Work instructions:
All of the data must be printed exactly; please include every line.

Source excerpt:
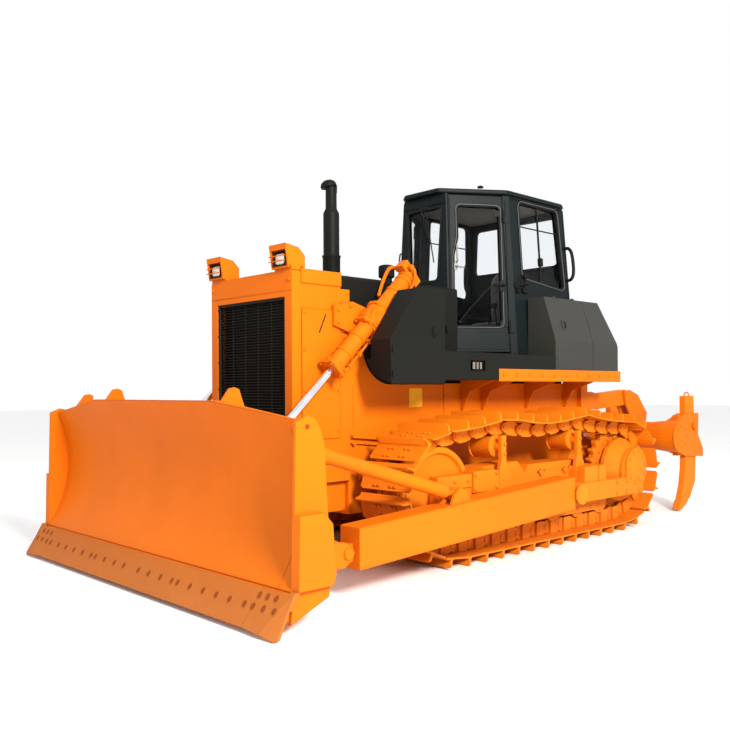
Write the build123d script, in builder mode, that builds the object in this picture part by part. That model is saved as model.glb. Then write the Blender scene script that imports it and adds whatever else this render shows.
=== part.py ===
from build123d import *
from math import atan2, cos, degrees, hypot, radians, sin, tan
import os

# A 220-horsepower class crawler bulldozer with a hexagonal cab, straight blade and three-shank ripper.
# Millimetres. +Z is up, the blade faces -Y, +X is the machine's left. The origin is on the ground.

# Undercarriage
wheelbase = 2730.0
idler_y = -1357.0
axle_z = 597.0
track_gauge = 2000.0
shoe_width = 560.0
shoe_count = 38
shoe_thickness = 14.0
grouser_height = 72.0
grouser_root = 26.0
grouser_tip = 14.0
link_height = 124.0
strand_offset = 90.0
strand_width = 44.0
pitch_radius = 434.0
sprocket_radius = 430.0
tooth_count = 25
carrier_y = (-629.0, 521.0)
carrier_radius = 98.0
track_sag = 66.0
track_crown = 1122.0
roller_count = 6
roller_first_y = -957.0
roller_spacing = 388.0
roller_radius = 108.0
roller_flange = 20.0
roller_gap = 0.3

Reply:
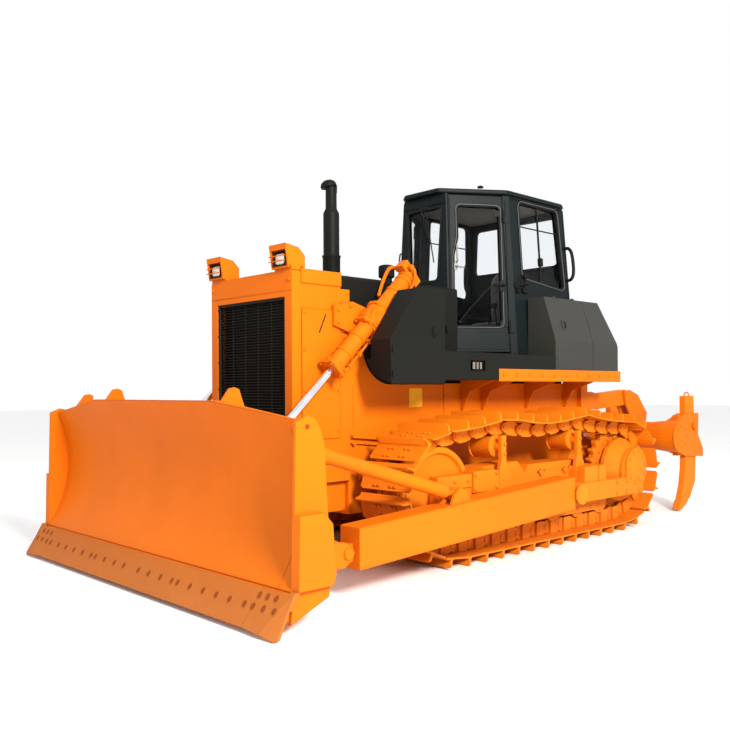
Write the build123d script, in builder mode, that builds the object in this picture part by part. That model is saved as model.glb. Then write the Blender scene script that imports it and adds whatever else this render shows.
=== part.py ===
from build123d import *
from math import atan2, cos, degrees, hypot, radians, sin, tan
import os

# A 220-horsepower class crawler bulldozer with a hexagonal cab, straight blade and three-shank ripper.
# Millimetres. +Z is up, the blade faces -Y, +X is the machine's left. The origin is on the ground.

# Undercarriage
wheelbase = 2730.0
idler_y = -1357.0
axle_z = 597.0
track_gauge = 2000.0
shoe_width = 560.0
shoe_count = 38
shoe_thickness = 14.0
grouser_height = 72.0
grouser_root = 26.0
grouser_tip = 14.0
link_height = 124.0
strand_offset = 90.0
strand_width = 44.0
pitch_radius = 434.0
sprocket_radius = 430.0
tooth_count = 25
carrier_y = (-629.0, 521.0)
carrier_radius = 98.0
track_sag = 66.0
track_crown = 1122.0
roller_count = 6
roller_first_y = -957.0
roller_spacing = 388.0
roller_radius = 108.0
roller_flange = 20.0
roller_gap = 0.3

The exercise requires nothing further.